A l’issue d’une relation contractuelle de travail, il n’est pas rare qu’un salarié crée sa propre structure et devienne un concurrent direct de son ancien employeur.
Le principe : la liberté de concurrence
Le principe de la liberté du commerce et de l’industrie, proclamé par la loi des 2 et 17 mars 1791, est une règle de valeur constitutionnelle. Il a pour corollaire le principe de libre concurrence.
Tout professionnel peut, en vertu de ce principe, attirer à lui la clientèle de ses concurrents, sans que ceux-ci puissent le lui reprocher.
Ce principe est donc applicable à l’ancien salarié qui :
- crée une société concurrente : « Il était loisible à Monsieur B., en l’absence de clause de non-concurrence valable dans son contrat de travail, d’exercer après la fin de son contrat une activité concurrente de celle de son ancien employeur, de créer une société exerçant une activité concurrente, de démarcher la clientèle de son concurrent et même le cas échéant, de prendre une part de cette clientèle dans le cadre du jeu normal de la concurrence. » (Cour d’appel, Versailles, 21 Octobre 2010, n° 09/05503) ;
- est débauché par un concurrent de son ancien employeur : « la simple embauche, dans des conditions régulières, d’anciens salariés d’une entreprise concurrente, n’est pas en elle-même fautive » (Cass. com., 29 janv. 2008, n° 06-18.654 ; Cass. com., 26 mai 2009, n° 08-10.422).
Clause de non-concurrence
Il est toutefois admis que la possibilité pour un ancien salarié de faire concurrence à l’entreprise qu’il quitte soit encadrée et limitée par une clause de son contrat de travail.
La clause de non-concurrence permet ainsi d’interdire à un ancien salarié, après la rupture de son contrat de travail, l’exercice de certaines activités professionnelles chez une entreprise concurrence ou à son compte.

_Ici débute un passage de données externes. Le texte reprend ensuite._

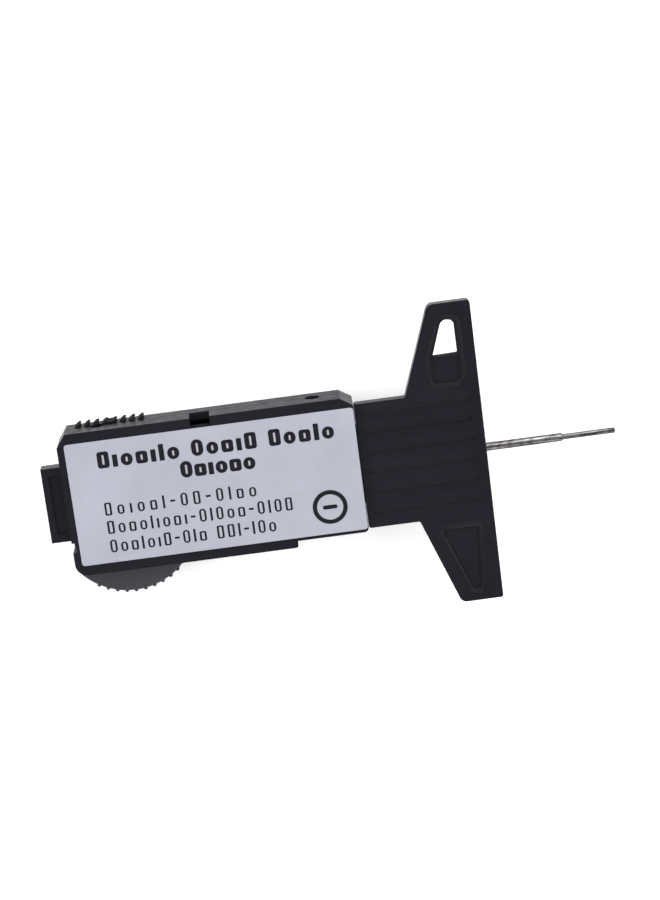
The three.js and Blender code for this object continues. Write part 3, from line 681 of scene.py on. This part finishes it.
SIDE = 14.25  # half the slider's width
STEP_SIDE = 12.9
STEP_X = FACE - 38.6
FRONT_INSET = 1.6
FLANGE_BOTTOM = 5.5
WALL = 1.5
NOTCH = (FACE - 56.2, FACE - 52.3)
NOTCH_EDGE = 12.45
COVER_SCREWS = [Span(f"cover_screw_{k + 1}") for k in range(4)]
GIB_SCREWS = (Span("gib_screw_left"), Span("gib_screw_right"))
GIB_HOLES = [(screw.x, screw.z0 + 1.2) for screw in GIB_SCREWS]
GIB_HOLE_RADIUS = 1.45
BOSS_RADIUS = 2.2
CELL_WALL_RADIUS = 7.1
TUNNEL_GAP = 0.3  # between the beam and the way through the shells
SIDE_RIB_COUNT = 8
SIDE_RIB_PITCH = 1.757
SIDE_RIB_FIRST = FACE - 77.9
SIDE_PAD = (SIDE_RIB_FIRST + 3 * SIDE_RIB_PITCH, SIDE_RIB_FIRST + 4 * SIDE_RIB_PITCH)
HEAD_GAP = 0.22  # how much closer to the head the cover's end comes than the CAD's
END_GROW = 0.2  # and how much further out its other end is
NOTCH_BOTTOM = 9.0
GRIP_AT = (FACE - 71.6, -6.4)
GRIP_RADIUS = 13.6
GRIP_LEFT = FACE - 82.15
GRIP_CORNER = 2.5
GRIP_DROP = 0.06  # how far its face lies below the flange's
NUB_COUNT = 10
NUB_FIRST = math.radians(-121.2)
NUB_PITCH = math.radians(7.87)


def slider_outline(inset=0.0, corner=2.4):
    left, right = COVER.x0 - END_GROW + inset, COVER.x1 + HEAD_GAP - inset
    half, step = SIDE - inset, STEP_SIDE - inset
    return outline([
        (left, -half, max(corner - inset, 0.6)), (STEP_X - inset, -half, 0.5),
        (STEP_X - inset, -step, 0), (right, -step, 0.9), (right, half - 1.6, 0),
        (right - 2.4, half, 0), (left + 1.8, half, 0), (left, half - 2.5, 0),
    ])


def tapered_shell(name, z0, z1, inset0, inset1):
    """The slider's outline, drawn in by different amounts at the two heights."""
    bm = bmesh.new()
    rings = [[(x, y, z) for x, y in slider_outline(inset)] for z, inset in ((z0, inset0), (z1, inset1))]
    add_rings(bm, rings)
    return make_object(name, bm)


def side_cuts():
    """Tools for the notch, the end relief, the gib screw holes and the beam's way through."""
    half = BEAM_HALF + TUNNEL_GAP
    bottom, top = BASE.z0 - TUNNEL_GAP, BEAM_TOP + TUNNEL_GAP
    tools = [
        block("notch", *NOTCH, NOTCH_EDGE, SIDE + 2, NOTCH_BOTTOM, COVER.z1 + 1),
        block("relief", COVER.x0 - 1, COVER.x0 + 0.35, -8.4, -7.5, -1, COVER.z1 + 1),
        block("relief", COVER.x0 - 1, COVER.x0 + 0.65, -9.5, -8.3, -1, COVER.z1 + 1),
        block("tunnel", COVER.x0 - 2, COVER.x1 + 2, -half, half, bottom, top),
    ]
    for x, z in GIB_HOLES:
        way = [(SIDE - 4.5, GIB_HOLE_RADIUS), (SIDE + 2, GIB_HOLE_RADIUS)]
        tools.append(lathe("gib_hole", way, (x, 0, z), "Y", 40))
    return tools


def add_side_ribs(bm, z0, z1):
    """Finger ribs: fins that lean towards the head, with softened crests and ends."""
    back = SIDE - 0.4
    heights = (
        (z0, 0.45), (z0 + 0.25, 0.66), (z0 + 0.5, 0.7), (z1 - 0.7, 0.7), (z1 - 0.3, 0.6), (z1, 0.3),
    )
    for k in range(SIDE_RIB_COUNT):
        x = SIDE_RIB_FIRST + k * SIDE_RIB_PITCH
        rings = []
        for z, proud in heights:
            profile = [
                (x - 0.75, back), (x + 0.3, back), (x + 0.32, SIDE), (x + 0.5, SIDE + proud * 0.55),
                (x + 0.42, SIDE + proud), (x + 0.26, SIDE + proud * 1.04),
                (x - 0.15, SIDE + proud * 0.72), (x - 0.75, SIDE),
            ]
            rings.append([(px, py, z) for px, py in profile])
        add_rings(bm, rings)


def is_side_rib(point):
    """The finger ribs and the pad between them, which get painted shade."""
    return point.y > SIDE + 0.02


def is_side_wall(point):
    """The flat side with the finger ribs, more matt than the chamfers."""
    return SIDE - 0.05 < point.y < SIDE + 0.02


def is_notch(point):
    """The walls of the notch, which lie in its own shade."""
    across = NOTCH[0] - 0.01 < point.x < NOTCH[1] + 0.01
    return across and NOTCH_EDGE - 0.01 < point.y < SIDE - 0.3 and point.z < COVER.z1 - 0.02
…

Pour pouvoir être opposée à un ancien salarié, encore faut-il qu’une telle clause soit valable.
Pour être licite, une clause de non-concurrence doit respecter certaines conditions fixées par la loi et la jurisprudence. Elle doit notamment être écrite, limitée dans le temps et dans l’espace et justifiée par un motif légitime. Elle doit également prévoir le versement d’une contrepartie pécuniaire pour le salarié, etc.
Actes de concurrence déloyale
Toutefois, même en l’absence de clause de non-concurrence valide, un ancien salarié ne peut concurrencer son ex-employeur en usant de manœuvres ou de procédés déloyaux.
Tout acte de concurrence déloyale engage la responsabilité civile de celui qui le commet et est sanctionné sur le fondement de l’article 1240 du Code civil : « Tout fait quelconque de l’homme, qui cause à autrui un dommage, oblige celui par la faute duquel il est arrivé à le réparer ».
L’acte de concurrence déloyale s’entend d’un comportement contraire aux usages pratiqués dans les milieux commerciaux honnêtes. La jurisprudence le définit comme « l’abus de la liberté du commerce, causant volontairement ou non, un trouble commercial » (Cass. com, 22 octobre 1985).
Seront notamment susceptibles de caractériser des actes de concurrence déloyale, le fait pour l’ancien salarié :
- de détourner la clientèle de son ancien employeur (démarchage systématique de tous les clients) ;
- de détourner et d’utiliser des données stratégiques ou des secrets commerciaux obtenus dans le cadre de ses anciennes fonctions : fichiers clients, liste des tarifs ou toute autre information procurant un avantage concurrentiel ;
- de dénigrer son ancien employeur, à l’égard notamment de la clientèle ;
- de débaucher des salariés de son ancien employeur dès lors qu’ils occupent des postes clés ou que le nombre et la simultanéité des débauchages démontrent une intention déloyale ou désorganise l’entreprise qui en est victime ;
- de créer un risque de confusion avec la structure de l’ancien employeur : confusion entre les signes distinctifs (noms de domaines, dénomination sociale…), copie des documents commerciaux, imitation des produits ou des services.
- etc.
Seule la démonstration d’une telle faute permettra d’engager la responsabilité civile d’un ancien salarié sur le terrain de la concurrence déloyale.